* Begin Supplied information *
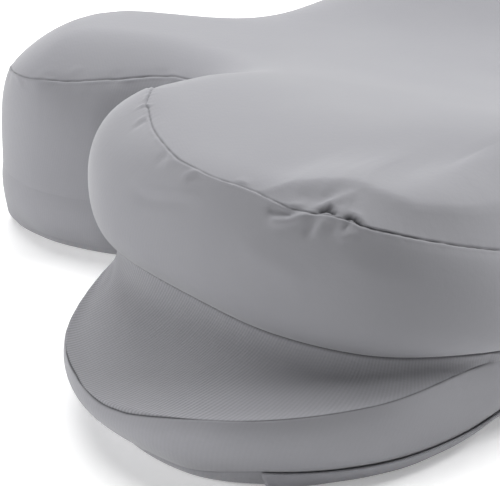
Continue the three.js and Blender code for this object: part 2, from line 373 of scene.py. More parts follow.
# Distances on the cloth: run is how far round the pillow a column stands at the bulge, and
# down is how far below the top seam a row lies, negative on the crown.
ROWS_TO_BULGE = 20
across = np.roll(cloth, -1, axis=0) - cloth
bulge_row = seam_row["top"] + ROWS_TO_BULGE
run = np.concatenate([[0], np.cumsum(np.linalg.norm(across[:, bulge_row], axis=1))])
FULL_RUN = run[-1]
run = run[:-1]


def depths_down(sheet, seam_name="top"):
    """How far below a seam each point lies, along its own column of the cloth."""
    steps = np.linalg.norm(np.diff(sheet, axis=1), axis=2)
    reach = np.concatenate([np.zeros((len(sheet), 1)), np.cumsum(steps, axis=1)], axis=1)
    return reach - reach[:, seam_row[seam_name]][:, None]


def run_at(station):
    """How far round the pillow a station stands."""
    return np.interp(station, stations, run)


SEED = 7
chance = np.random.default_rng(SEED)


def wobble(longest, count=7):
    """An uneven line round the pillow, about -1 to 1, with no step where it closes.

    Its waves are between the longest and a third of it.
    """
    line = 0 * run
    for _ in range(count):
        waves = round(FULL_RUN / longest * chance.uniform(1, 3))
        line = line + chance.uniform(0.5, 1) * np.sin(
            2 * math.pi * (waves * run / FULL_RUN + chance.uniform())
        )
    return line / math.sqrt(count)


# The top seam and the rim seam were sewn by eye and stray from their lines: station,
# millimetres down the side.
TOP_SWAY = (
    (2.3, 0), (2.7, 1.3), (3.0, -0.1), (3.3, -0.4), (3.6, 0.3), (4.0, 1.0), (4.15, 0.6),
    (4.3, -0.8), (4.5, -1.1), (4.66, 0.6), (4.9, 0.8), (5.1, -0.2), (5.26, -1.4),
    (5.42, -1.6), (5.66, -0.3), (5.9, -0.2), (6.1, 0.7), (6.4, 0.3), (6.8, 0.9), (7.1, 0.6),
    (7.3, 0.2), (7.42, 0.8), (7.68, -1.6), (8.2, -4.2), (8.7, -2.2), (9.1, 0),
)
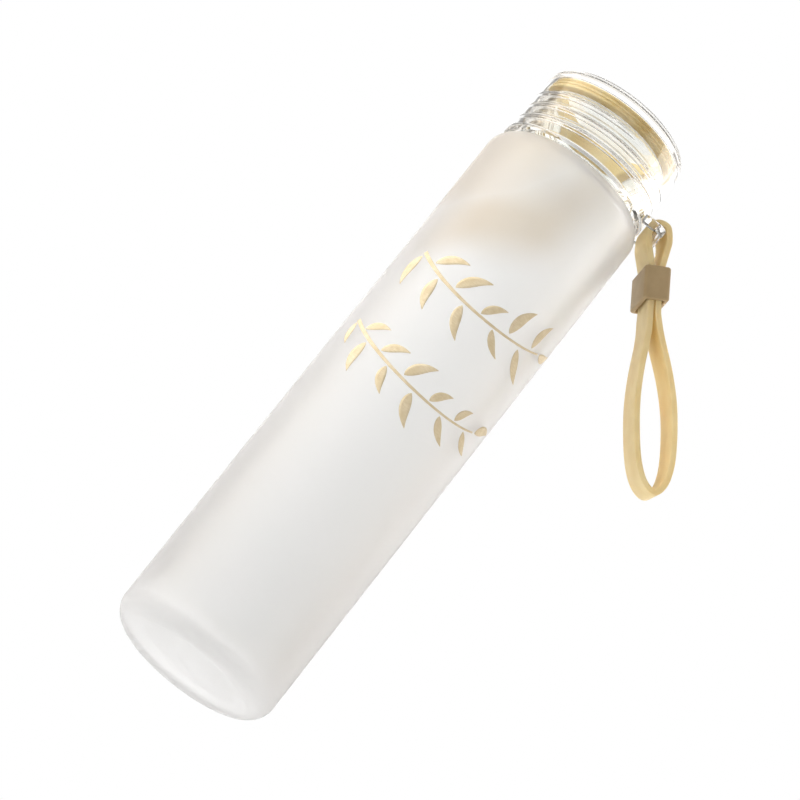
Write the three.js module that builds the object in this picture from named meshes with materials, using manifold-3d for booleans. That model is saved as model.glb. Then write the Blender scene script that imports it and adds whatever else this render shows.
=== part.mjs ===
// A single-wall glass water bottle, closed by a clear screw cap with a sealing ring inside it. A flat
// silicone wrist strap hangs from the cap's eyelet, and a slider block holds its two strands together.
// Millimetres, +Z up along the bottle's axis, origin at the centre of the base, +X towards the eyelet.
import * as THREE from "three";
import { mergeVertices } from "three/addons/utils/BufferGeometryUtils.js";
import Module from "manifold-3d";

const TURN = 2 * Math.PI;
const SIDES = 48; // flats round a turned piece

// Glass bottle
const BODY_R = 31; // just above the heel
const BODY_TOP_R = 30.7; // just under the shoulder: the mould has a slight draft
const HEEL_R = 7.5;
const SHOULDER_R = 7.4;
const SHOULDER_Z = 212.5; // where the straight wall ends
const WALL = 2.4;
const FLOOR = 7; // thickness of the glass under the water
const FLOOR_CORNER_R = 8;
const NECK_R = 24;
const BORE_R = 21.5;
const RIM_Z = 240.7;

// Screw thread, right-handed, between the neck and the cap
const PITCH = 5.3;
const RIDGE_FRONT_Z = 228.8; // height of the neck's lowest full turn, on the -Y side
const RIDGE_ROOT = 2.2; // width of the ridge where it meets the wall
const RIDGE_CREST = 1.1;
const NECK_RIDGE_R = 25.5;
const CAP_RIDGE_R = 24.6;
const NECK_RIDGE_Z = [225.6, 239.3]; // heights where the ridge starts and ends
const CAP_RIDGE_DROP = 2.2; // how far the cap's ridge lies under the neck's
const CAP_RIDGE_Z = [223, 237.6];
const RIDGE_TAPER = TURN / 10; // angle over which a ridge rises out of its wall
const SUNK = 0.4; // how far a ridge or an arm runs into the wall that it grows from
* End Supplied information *
- Problem to solve -
Quote every record above exactly.

- Result of the task -
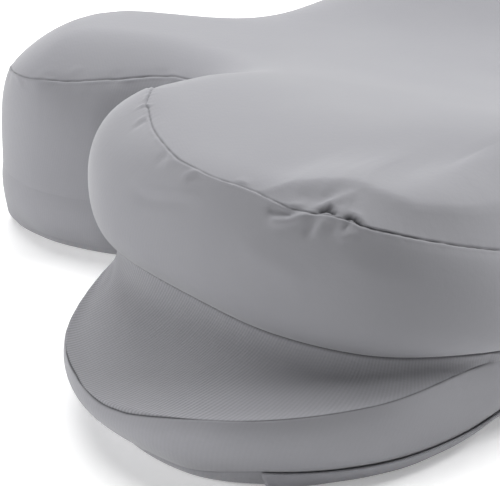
Continue the three.js and Blender code for this object: part 2, from line 373 of scene.py. More parts follow.
# Distances on the cloth: run is how far round the pillow a column stands at the bulge, and
# down is how far below the top seam a row lies, negative on the crown.
ROWS_TO_BULGE = 20
across = np.roll(cloth, -1, axis=0) - cloth
bulge_row = seam_row["top"] + ROWS_TO_BULGE
run = np.concatenate([[0], np.cumsum(np.linalg.norm(across[:, bulge_row], axis=1))])
FULL_RUN = run[-1]
run = run[:-1]


def depths_down(sheet, seam_name="top"):
    """How far below a seam each point lies, along its own column of the cloth."""
    steps = np.linalg.norm(np.diff(sheet, axis=1), axis=2)
    reach = np.concatenate([np.zeros((len(sheet), 1)), np.cumsum(steps, axis=1)], axis=1)
    return reach - reach[:, seam_row[seam_name]][:, None]


def run_at(station):
    """How far round the pillow a station stands."""
    return np.interp(station, stations, run)


SEED = 7
chance = np.random.default_rng(SEED)


def wobble(longest, count=7):
    """An uneven line round the pillow, about -1 to 1, with no step where it closes.

    Its waves are between the longest and a third of it.
    """
    line = 0 * run
    for _ in range(count):
        waves = round(FULL_RUN / longest * chance.uniform(1, 3))
        line = line + chance.uniform(0.5, 1) * np.sin(
            2 * math.pi * (waves * run / FULL_RUN + chance.uniform())
        )
    return line / math.sqrt(count)


# The top seam and the rim seam were sewn by eye and stray from their lines: station,
# millimetres down the side.
TOP_SWAY = (
    (2.3, 0), (2.7, 1.3), (3.0, -0.1), (3.3, -0.4), (3.6, 0.3), (4.0, 1.0), (4.15, 0.6),
    (4.3, -0.8), (4.5, -1.1), (4.66, 0.6), (4.9, 0.8), (5.1, -0.2), (5.26, -1.4),
    (5.42, -1.6), (5.66, -0.3), (5.9, -0.2), (6.1, 0.7), (6.4, 0.3), (6.8, 0.9), (7.1, 0.6),
    (7.3, 0.2), (7.42, 0.8), (7.68, -1.6), (8.2, -4.2), (8.7, -2.2), (9.1, 0),
)
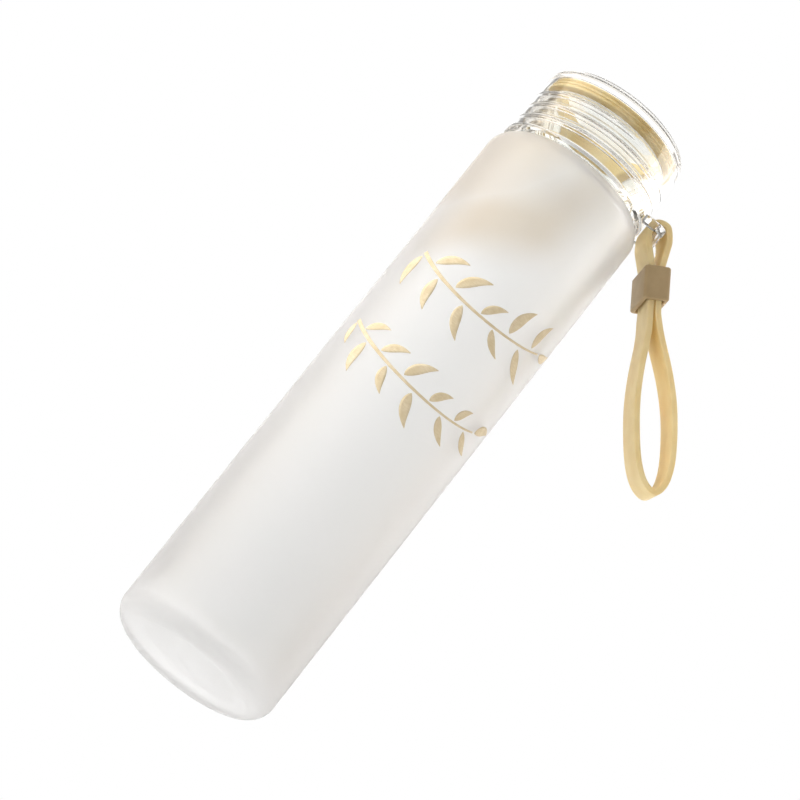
Write the three.js module that builds the object in this picture from named meshes with materials, using manifold-3d for booleans. That model is saved as model.glb. Then write the Blender scene script that imports it and adds whatever else this render shows.
=== part.mjs ===
// A single-wall glass water bottle, closed by a clear screw cap with a sealing ring inside it. A flat
// silicone wrist strap hangs from the cap's eyelet, and a slider block holds its two strands together.
// Millimetres, +Z up along the bottle's axis, origin at the centre of the base, +X towards the eyelet.
import * as THREE from "three";
import { mergeVertices } from "three/addons/utils/BufferGeometryUtils.js";
import Module from "manifold-3d";

const TURN = 2 * Math.PI;
const SIDES = 48; // flats round a turned piece

// Glass bottle
const BODY_R = 31; // just above the heel
const BODY_TOP_R = 30.7; // just under the shoulder: the mould has a slight draft
const HEEL_R = 7.5;
const SHOULDER_R = 7.4;
const SHOULDER_Z = 212.5; // where the straight wall ends
const WALL = 2.4;
const FLOOR = 7; // thickness of the glass under the water
const FLOOR_CORNER_R = 8;
const NECK_R = 24;
const BORE_R = 21.5;
const RIM_Z = 240.7;

// Screw thread, right-handed, between the neck and the cap
const PITCH = 5.3;
const RIDGE_FRONT_Z = 228.8; // height of the neck's lowest full turn, on the -Y side
const RIDGE_ROOT = 2.2; // width of the ridge where it meets the wall
const RIDGE_CREST = 1.1;
const NECK_RIDGE_R = 25.5;
const CAP_RIDGE_R = 24.6;
const NECK_RIDGE_Z = [225.6, 239.3]; // heights where the ridge starts and ends
const CAP_RIDGE_DROP = 2.2; // how far the cap's ridge lies under the neck's
const CAP_RIDGE_Z = [223, 237.6];
const RIDGE_TAPER = TURN / 10; // angle over which a ridge rises out of its wall
const SUNK = 0.4; // how far a ridge or an arm runs into the wall that it grows from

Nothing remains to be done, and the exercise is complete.